At this rate, I will run out of funds within a year. If this bill is repealed, I will meet my lifetime cap. I will be forced to stop treatment or to alter my treatment. I will find a way to continue and survive, but who is going to pay?


A bake sale? Not in this economy. 


I have done everything I can to stay afloat. I have budgeted. I have cut coupons. I've foregone treatments. I've rationed medications. I've forced myself to work. My husband works incessantly. 


This week, during my illness, I tried to alter my treatment schedule so I could sell my jewelry knowing that is my only source of income.


We've been helped through fundraisers, but we are still not comfortably able to have both health care and the American Dream. 

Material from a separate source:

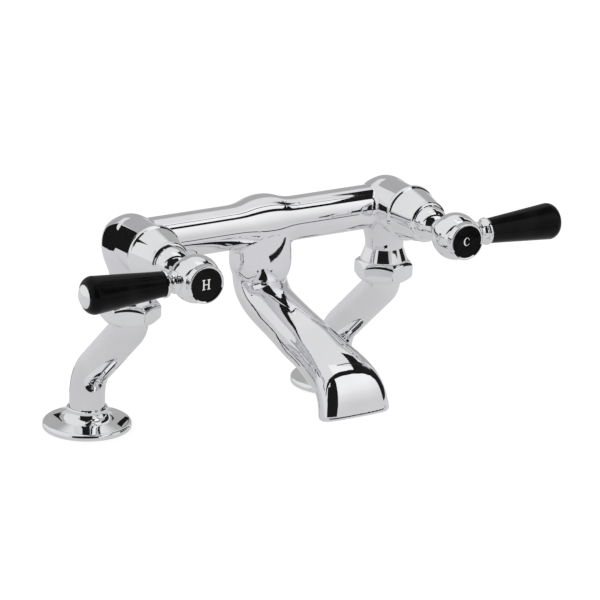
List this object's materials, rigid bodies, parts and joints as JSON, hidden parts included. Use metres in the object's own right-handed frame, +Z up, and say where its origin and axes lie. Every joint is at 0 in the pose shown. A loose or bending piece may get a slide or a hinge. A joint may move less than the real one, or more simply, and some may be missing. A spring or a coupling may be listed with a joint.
{
  "type": "deck-mounted bath filler tap",
  "caption": "Deck-mounted bath filler with a horizontal cross tube, lever valves at its ends, a fixed down-turned spout and swivelling cranked legs.",
  "frame": {"origin": "on the deck surface, midway between the two tap holes", "axes": "+Z up out of the deck, +X along the cross tube from the hot valve to the cold valve, -Y towards the bath"},
  "size_m": [0.3312, 0.2064, 0.2081],
  "materials": {
    "chrome_plate": "polished chromium plate on cast, turned and drawn brass",
    "bare_brass": "machined, bare",
    "stainless_steel": "plain stainless steel",
    "ceramic": "lapped alumina ceramic, opaque",
    "black_grip": "smooth glossy black",
    "black_enamel": "glossy black with white hot and cold letters",
    "black_rubber": "moulded black rubber",
    "fibre_washer": "red sealing fibre"
  },
  "bodies": {
    "tap": {"body_casting": "chrome_plate", "spout": "chrome_plate", "spout_washer": "fibre_washer", "hot_bonnet": "chrome_plate", "hot_cartridge_body": "bare_brass", "hot_fixed_disc": "ceramic", "hot_seat_washer": "black_rubber", "hot_union_nut": "chrome_plate", "hot_union_washer": "fibre_washer", "cold_bonnet": "chrome_plate", "cold_cartridge_body": "bare_brass", "cold_fixed_disc": "ceramic", "cold_seat_washer": "black_rubber", "cold_union_nut": "chrome_plate", "cold_union_washer": "fibre_washer"},
    "hot_lever": {"hot_spindle": "bare_brass", "hot_moving_disc": "ceramic", "hot_spindle_seal": "black_rubber", "hot_spindle_clip": "stainless_steel", "hot_hub": "chrome_plate", "hot_hub_screw": "stainless_steel", "hot_index_ring": "chrome_plate", "hot_index_disc": "black_enamel", "hot_lever_ferrule": "chrome_plate", "hot_lever_rod": "stainless_steel", "hot_lever_grip": "black_grip", "hot_lever_end_button": "chrome_plate"},
    "cold_lever": {"cold_spindle": "bare_brass", "cold_moving_disc": "ceramic", "cold_spindle_seal": "black_rubber", "cold_spindle_clip": "stainless_steel", "cold_hub": "chrome_plate", "cold_hub_screw": "stainless_steel", "cold_index_ring": "chrome_plate", "cold_index_disc": "black_enamel", "cold_lever_ferrule": "chrome_plate", "cold_lever_rod": "stainless_steel", "cold_lever_grip": "black_grip", "cold_lever_end_button": "chrome_plate"},
    "hot_leg": {"hot_leg_pipe": "chrome_plate", "hot_retaining_ring": "stainless_steel", "hot_deck_flange": "chrome_plate", "hot_deck_gasket": "black_rubber", "hot_rubber_washer": "black_rubber", "hot_clamp_washer": "stainless_steel", "hot_backnut": "bare_brass"},
    "cold_leg": {"cold_leg_pipe": "chrome_plate", "cold_retaining_ring": "stainless_steel", "cold_deck_flange": "chrome_plate", "cold_deck_gasket": "black_rubber", "cold_rubber_washer": "black_rubber", "cold_clamp_washer": "stainless_steel", "cold_backnut": "bare_brass"}
  },
  "joints": [
    {"name": "hot_lever_turn", "type": "hinge", "parent": "tap", "child": "hot_lever", "pos_m": [-0.09, -0.136, 0.1384], "axis": [0, -1, 0], "range_deg": [0, 90]},
    {"name": "cold_lever_turn", "type": "hinge", "parent": "tap", "child": "cold_lever", "pos_m": [0.09, -0.136, 0.1384], "axis": [0, 1, 0], "range_deg": [0, 90]},
    {"name": "hot_leg_swivel", "type": "hinge", "parent": "tap", "child": "hot_leg", "pos_m": [-0.09, -0.056, 0.092], "axis": [0, 0, 1], "range_deg": [-90, 90]},
    {"name": "cold_leg_swivel", "type": "hinge", "parent": "tap", "child": "cold_leg", "pos_m": [0.09, -0.056, 0.092], "axis": [0, 0, 1], "range_deg": [-90, 90]}
  ]
}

We have an American Nightmare, and we are not alone. Not everyone is as fortunate as us to have close family to babysit, cover medications, or take days off work to be a caretaker. Some Americans have nobody.

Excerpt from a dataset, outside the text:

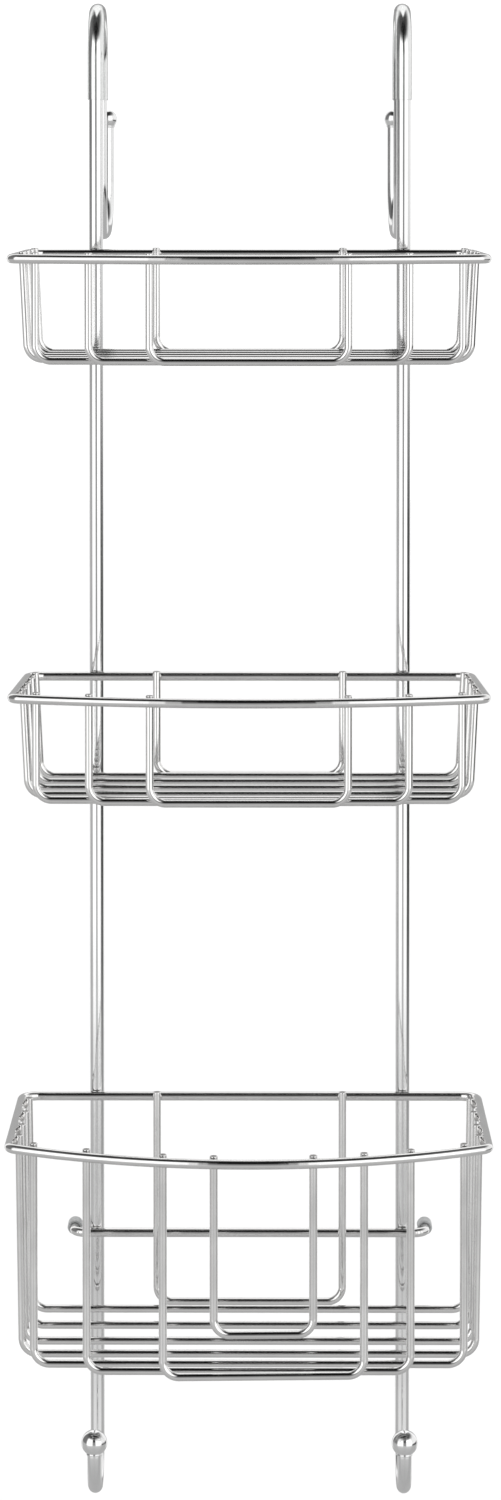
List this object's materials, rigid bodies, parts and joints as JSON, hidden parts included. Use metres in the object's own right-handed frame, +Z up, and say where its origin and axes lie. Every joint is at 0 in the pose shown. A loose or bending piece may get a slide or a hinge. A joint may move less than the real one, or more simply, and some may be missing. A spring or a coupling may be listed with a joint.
{
  "type": "shower caddy",
  "caption": "Over-the-door shower caddy of chromed steel wire: bow-fronted baskets welded between two hooked uprights.",
  "frame": {"origin": "middle of the door's top edge: midway between the two door hooks, midway across the door gap, at the underside of the sleeved arches' crown", "axes": "+X to the right as a person faces the baskets, +Y back towards the door, +Z up along the uprights"},
  "size_m": [0.231, 0.2508, 0.737],
  "materials": {
    "chrome_rod": "satin-bright chrome plate on drawn steel rod",
    "chrome_wire": "satin-bright chrome plate on drawn steel wire",
    "chrome_ball": "polished chrome plate",
    "clear_sleeve": "clear soft PVC tube, faintly green",
    "grey_cap": "cloudy grey soft PVC"
  },
  "bodies": {
    "root": {"left_upright_rod": "chrome_rod", "left_hook_sleeve": "clear_sleeve", "left_front_hook_ball": "chrome_ball", "left_rear_hook_ball": "chrome_ball", "left_bumper_cap": "grey_cap", "right_upright_rod": "chrome_rod", "right_hook_sleeve": "clear_sleeve", "right_front_hook_ball": "chrome_ball", "right_rear_hook_ball": "chrome_ball", "right_bumper_cap": "grey_cap", "bumper_bar": "chrome_wire", "bottom_front_loop_short": "chrome_wire", "top_rim": "chrome_wire", "top_floor_wire_1": "chrome_wire", "top_floor_wire_2": "chrome_wire", "top_floor_wire_3": "chrome_wire", "top_floor_wire_4": "chrome_wire", "top_rear_loop": "chrome_wire", "top_front_loop_outer": "chrome_wire", "top_front_loop_middle": "chrome_wire", "top_front_loop_inner": "chrome_wire", "middle_rim": "chrome_wire", "middle_floor_wire_1": "chrome_wire", "middle_floor_wire_2": "chrome_wire", "middle_floor_wire_3": "chrome_wire", "middle_floor_wire_4": "chrome_wire", "middle_rear_loop": "chrome_wire", "middle_front_loop_outer": "chrome_wire", "middle_front_loop_middle": "chrome_wire", "middle_front_loop_inner": "chrome_wire", "bottom_rim": "chrome_wire", "bottom_floor_wire_1": "chrome_wire", "bottom_floor_wire_2": "chrome_wire", "bottom_floor_wire_3": "chrome_wire", "bottom_floor_wire_4": "chrome_wire", "bottom_rear_loop": "chrome_wire", "bottom_front_loop_outer": "chrome_wire", "bottom_front_loop_middle": "chrome_wire", "bottom_front_loop_inner": "chrome_wire"}
  },
  "joints": []
}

Just like the ill are forgoing treatment, waiting until their tooth aches turn into abscesses or their strep throat turns into rheumatic fever before running to the emergency room more sick and needing more expensive care, representatives are tearing down what we have to build on, waiting until the situation is catastrophic to make a plan and implement change.

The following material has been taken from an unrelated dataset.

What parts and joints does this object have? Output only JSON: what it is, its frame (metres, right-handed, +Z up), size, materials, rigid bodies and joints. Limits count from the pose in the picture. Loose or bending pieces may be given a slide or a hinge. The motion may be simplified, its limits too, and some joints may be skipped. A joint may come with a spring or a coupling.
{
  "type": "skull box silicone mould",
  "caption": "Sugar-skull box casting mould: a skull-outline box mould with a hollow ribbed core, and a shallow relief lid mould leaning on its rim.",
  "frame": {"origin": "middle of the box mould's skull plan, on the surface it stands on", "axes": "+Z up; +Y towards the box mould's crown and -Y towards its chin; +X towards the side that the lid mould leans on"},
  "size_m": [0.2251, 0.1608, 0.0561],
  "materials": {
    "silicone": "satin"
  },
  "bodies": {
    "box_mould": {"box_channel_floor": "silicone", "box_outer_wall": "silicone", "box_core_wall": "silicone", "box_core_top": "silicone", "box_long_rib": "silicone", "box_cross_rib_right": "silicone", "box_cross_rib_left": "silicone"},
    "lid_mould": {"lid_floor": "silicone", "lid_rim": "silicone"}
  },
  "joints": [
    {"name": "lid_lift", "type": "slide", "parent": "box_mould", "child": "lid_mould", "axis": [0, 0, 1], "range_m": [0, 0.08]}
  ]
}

 Just like a trip to the ER instead of a clinic or Primary Care Doctor, this fix is going to be far more expensive and less effective.



2 comments:

ozziegirl said...

I've just stumbled across your blog. I would be completely screwed were I American. I had lymphoma but because I'm from Australia, I didn't have to worry about not being able to afford treatment. I took it for granted that I would have access to every drug that I needed. I opted to access my private health care just as a goodwill thing, but had I chosen to go public, my care would have been exactly the same.
I really don't understand why Americans have a problem with universal healthcare. It just doesn't make sense to me. My state government also provided me in-home care for my pre-school aged children. The federal government also subsidises mental health care plans - ie. the government pays for $120 of my $150 psych visits. Up to 18 a year.
If I were in America, I'd have to join a church or cult now that I have a pre-existing condition.
I would hate it if we went down the American path.
I have private health cover, but that is more for elective surgery stuff. My cancer treatment was too serious to be treated in a private hospital, so I went to a tertiary training hospital.
Ambulance cover is private - costs up to $400 per call out, but the bill comes after they've taken you to the hospital.
I also didn't have to pay for the prophylactic drugs.
People here just don't get those crazy tea bagging hatter people.
Of course what we don't have in Australia is the latest in biomedical technology, but our government hopefully has plans to increase research/development in this field. We don't have access to clinical trials as you guys do.

Thank you for sharing your experience on this blog.

Ozzie girl said...

Having said this, the public system is stressed and the hospital sent me a letter thanking me for accessing my private health care when I was an inpatient. My insurance paid for the room. Costs about $600 per night. Drugs that are not on the approved pharmaceutical benefits scheme would cost someone $$$... So we just have to pray that a politician's wife has the same disease...this happened with a breast cancer drug in the mid 00s...the PM's wife got cancer, and hey presto! it was on the list!
We have one of the highest, if not the highest, cancer cure rates in the world, and I think it is because we have the social welfare support. It means we don't have to run around baking cup cakes.
I also have the luxury of recovering because I don't have to go back to work to keep my insurance. In fact that sounds communist to me.

Sending you my best wishes Hillary. Thank you for fighting a good fight, on behalf of my American friends and family.